■ **OBJECTIVE**
Output the material beneath exactly, leaving nothing out.

Items listed in a dataset
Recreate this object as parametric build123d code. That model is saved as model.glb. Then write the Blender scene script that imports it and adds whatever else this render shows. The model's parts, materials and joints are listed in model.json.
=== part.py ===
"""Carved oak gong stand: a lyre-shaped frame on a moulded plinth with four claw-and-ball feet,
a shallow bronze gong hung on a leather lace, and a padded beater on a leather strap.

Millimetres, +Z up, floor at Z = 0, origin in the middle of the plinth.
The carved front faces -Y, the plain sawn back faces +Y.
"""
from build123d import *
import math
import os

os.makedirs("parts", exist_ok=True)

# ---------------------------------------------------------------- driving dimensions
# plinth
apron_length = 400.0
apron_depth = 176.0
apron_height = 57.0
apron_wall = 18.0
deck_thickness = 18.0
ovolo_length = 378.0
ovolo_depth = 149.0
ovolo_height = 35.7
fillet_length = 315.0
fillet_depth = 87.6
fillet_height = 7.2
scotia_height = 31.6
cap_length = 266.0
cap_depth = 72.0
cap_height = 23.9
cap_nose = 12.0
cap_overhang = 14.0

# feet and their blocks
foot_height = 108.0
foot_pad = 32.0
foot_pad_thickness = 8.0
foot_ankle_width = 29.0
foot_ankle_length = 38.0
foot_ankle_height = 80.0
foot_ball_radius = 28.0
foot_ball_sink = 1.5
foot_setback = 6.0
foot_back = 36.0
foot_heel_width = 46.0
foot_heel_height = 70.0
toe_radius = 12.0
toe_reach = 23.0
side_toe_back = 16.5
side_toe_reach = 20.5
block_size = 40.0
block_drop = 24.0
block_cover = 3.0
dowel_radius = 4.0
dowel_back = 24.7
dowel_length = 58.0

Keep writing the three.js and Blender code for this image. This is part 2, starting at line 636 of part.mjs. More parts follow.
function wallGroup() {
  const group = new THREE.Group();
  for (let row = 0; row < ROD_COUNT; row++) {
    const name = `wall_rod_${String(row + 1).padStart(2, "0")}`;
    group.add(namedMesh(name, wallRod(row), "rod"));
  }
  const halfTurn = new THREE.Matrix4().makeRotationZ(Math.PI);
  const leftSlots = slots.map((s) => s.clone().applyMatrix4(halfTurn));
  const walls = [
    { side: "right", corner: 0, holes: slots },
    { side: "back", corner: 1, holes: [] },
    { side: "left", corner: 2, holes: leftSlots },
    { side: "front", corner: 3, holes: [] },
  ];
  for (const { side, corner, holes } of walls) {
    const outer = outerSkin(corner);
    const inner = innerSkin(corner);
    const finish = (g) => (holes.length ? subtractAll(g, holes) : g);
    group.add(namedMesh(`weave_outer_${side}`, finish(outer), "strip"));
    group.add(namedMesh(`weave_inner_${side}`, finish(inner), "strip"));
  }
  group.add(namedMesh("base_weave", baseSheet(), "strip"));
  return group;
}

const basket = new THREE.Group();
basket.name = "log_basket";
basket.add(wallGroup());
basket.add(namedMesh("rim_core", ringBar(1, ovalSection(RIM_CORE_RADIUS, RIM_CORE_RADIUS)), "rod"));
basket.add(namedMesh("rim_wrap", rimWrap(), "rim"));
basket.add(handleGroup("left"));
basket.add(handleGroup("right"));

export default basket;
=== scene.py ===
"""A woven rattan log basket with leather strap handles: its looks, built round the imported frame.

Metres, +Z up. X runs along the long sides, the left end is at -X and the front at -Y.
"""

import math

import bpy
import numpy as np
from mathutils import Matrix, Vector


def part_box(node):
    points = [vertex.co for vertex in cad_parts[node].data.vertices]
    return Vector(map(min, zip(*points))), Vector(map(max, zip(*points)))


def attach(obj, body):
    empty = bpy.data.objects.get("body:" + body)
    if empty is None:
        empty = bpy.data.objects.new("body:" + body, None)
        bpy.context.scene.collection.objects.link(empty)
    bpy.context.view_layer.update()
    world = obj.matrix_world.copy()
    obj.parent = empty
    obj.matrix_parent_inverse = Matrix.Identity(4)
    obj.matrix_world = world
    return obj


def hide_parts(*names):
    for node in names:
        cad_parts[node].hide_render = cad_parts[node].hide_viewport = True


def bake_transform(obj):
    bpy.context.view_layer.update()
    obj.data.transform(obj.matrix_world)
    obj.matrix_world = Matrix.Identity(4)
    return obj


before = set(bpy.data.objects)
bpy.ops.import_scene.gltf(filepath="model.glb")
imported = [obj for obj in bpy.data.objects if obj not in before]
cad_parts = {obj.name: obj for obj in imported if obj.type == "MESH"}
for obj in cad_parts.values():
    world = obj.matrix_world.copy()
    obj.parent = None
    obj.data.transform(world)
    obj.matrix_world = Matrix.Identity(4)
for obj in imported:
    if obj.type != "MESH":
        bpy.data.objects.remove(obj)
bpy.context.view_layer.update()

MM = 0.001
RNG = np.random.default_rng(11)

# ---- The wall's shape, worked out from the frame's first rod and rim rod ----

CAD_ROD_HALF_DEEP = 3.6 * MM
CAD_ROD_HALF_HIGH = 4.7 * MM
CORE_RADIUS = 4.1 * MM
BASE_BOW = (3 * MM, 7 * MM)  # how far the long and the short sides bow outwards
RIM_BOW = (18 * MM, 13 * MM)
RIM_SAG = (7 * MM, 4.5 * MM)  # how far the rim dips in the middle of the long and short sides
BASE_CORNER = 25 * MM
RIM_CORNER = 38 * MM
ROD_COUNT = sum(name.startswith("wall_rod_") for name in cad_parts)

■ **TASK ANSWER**
Recreate this object as parametric build123d code. That model is saved as model.glb. Then write the Blender scene script that imports it and adds whatever else this render shows. The model's parts, materials and joints are listed in model.json.
=== part.py ===
"""Carved oak gong stand: a lyre-shaped frame on a moulded plinth with four claw-and-ball feet,
a shallow bronze gong hung on a leather lace, and a padded beater on a leather strap.

Millimetres, +Z up, floor at Z = 0, origin in the middle of the plinth.
The carved front faces -Y, the plain sawn back faces +Y.
"""
from build123d import *
import math
import os

os.makedirs("parts", exist_ok=True)

# ---------------------------------------------------------------- driving dimensions
# plinth
apron_length = 400.0
apron_depth = 176.0
apron_height = 57.0
apron_wall = 18.0
deck_thickness = 18.0
ovolo_length = 378.0
ovolo_depth = 149.0
ovolo_height = 35.7
fillet_length = 315.0
fillet_depth = 87.6
fillet_height = 7.2
scotia_height = 31.6
cap_length = 266.0
cap_depth = 72.0
cap_height = 23.9
cap_nose = 12.0
cap_overhang = 14.0

# feet and their blocks
foot_height = 108.0
foot_pad = 32.0
foot_pad_thickness = 8.0
foot_ankle_width = 29.0
foot_ankle_length = 38.0
foot_ankle_height = 80.0
foot_ball_radius = 28.0
foot_ball_sink = 1.5
foot_setback = 6.0
foot_back = 36.0
foot_heel_width = 46.0
foot_heel_height = 70.0
toe_radius = 12.0
toe_reach = 23.0
side_toe_back = 16.5
side_toe_reach = 20.5
block_size = 40.0
block_drop = 24.0
block_cover = 3.0
dowel_radius = 4.0
dowel_back = 24.7
dowel_length = 58.0

Keep writing the three.js and Blender code for this image. This is part 2, starting at line 636 of part.mjs. More parts follow.
function wallGroup() {
  const group = new THREE.Group();
  for (let row = 0; row < ROD_COUNT; row++) {
    const name = `wall_rod_${String(row + 1).padStart(2, "0")}`;
    group.add(namedMesh(name, wallRod(row), "rod"));
  }
  const halfTurn = new THREE.Matrix4().makeRotationZ(Math.PI);
  const leftSlots = slots.map((s) => s.clone().applyMatrix4(halfTurn));
  const walls = [
    { side: "right", corner: 0, holes: slots },
    { side: "back", corner: 1, holes: [] },
    { side: "left", corner: 2, holes: leftSlots },
    { side: "front", corner: 3, holes: [] },
  ];
  for (const { side, corner, holes } of walls) {
    const outer = outerSkin(corner);
    const inner = innerSkin(corner);
    const finish = (g) => (holes.length ? subtractAll(g, holes) : g);
    group.add(namedMesh(`weave_outer_${side}`, finish(outer), "strip"));
    group.add(namedMesh(`weave_inner_${side}`, finish(inner), "strip"));
  }
  group.add(namedMesh("base_weave", baseSheet(), "strip"));
  return group;
}

const basket = new THREE.Group();
basket.name = "log_basket";
basket.add(wallGroup());
basket.add(namedMesh("rim_core", ringBar(1, ovalSection(RIM_CORE_RADIUS, RIM_CORE_RADIUS)), "rod"));
basket.add(namedMesh("rim_wrap", rimWrap(), "rim"));
basket.add(handleGroup("left"));
basket.add(handleGroup("right"));

export default basket;
=== scene.py ===
"""A woven rattan log basket with leather strap handles: its looks, built round the imported frame.

Metres, +Z up. X runs along the long sides, the left end is at -X and the front at -Y.
"""

import math

import bpy
import numpy as np
from mathutils import Matrix, Vector


def part_box(node):
    points = [vertex.co for vertex in cad_parts[node].data.vertices]
    return Vector(map(min, zip(*points))), Vector(map(max, zip(*points)))


def attach(obj, body):
    empty = bpy.data.objects.get("body:" + body)
    if empty is None:
        empty = bpy.data.objects.new("body:" + body, None)
        bpy.context.scene.collection.objects.link(empty)
    bpy.context.view_layer.update()
    world = obj.matrix_world.copy()
    obj.parent = empty
    obj.matrix_parent_inverse = Matrix.Identity(4)
    obj.matrix_world = world
    return obj


def hide_parts(*names):
    for node in names:
        cad_parts[node].hide_render = cad_parts[node].hide_viewport = True


def bake_transform(obj):
    bpy.context.view_layer.update()
    obj.data.transform(obj.matrix_world)
    obj.matrix_world = Matrix.Identity(4)
    return obj


before = set(bpy.data.objects)
bpy.ops.import_scene.gltf(filepath="model.glb")
imported = [obj for obj in bpy.data.objects if obj not in before]
cad_parts = {obj.name: obj for obj in imported if obj.type == "MESH"}
for obj in cad_parts.values():
    world = obj.matrix_world.copy()
    obj.parent = None
    obj.data.transform(world)
    obj.matrix_world = Matrix.Identity(4)
for obj in imported:
    if obj.type != "MESH":
        bpy.data.objects.remove(obj)
bpy.context.view_layer.update()

MM = 0.001
RNG = np.random.default_rng(11)

# ---- The wall's shape, worked out from the frame's first rod and rim rod ----

CAD_ROD_HALF_DEEP = 3.6 * MM
CAD_ROD_HALF_HIGH = 4.7 * MM
CORE_RADIUS = 4.1 * MM
BASE_BOW = (3 * MM, 7 * MM)  # how far the long and the short sides bow outwards
RIM_BOW = (18 * MM, 13 * MM)
RIM_SAG = (7 * MM, 4.5 * MM)  # how far the rim dips in the middle of the long and short sides
BASE_CORNER = 25 * MM
RIM_CORNER = 38 * MM
ROD_COUNT = sum(name.startswith("wall_rod_") for name in cad_parts)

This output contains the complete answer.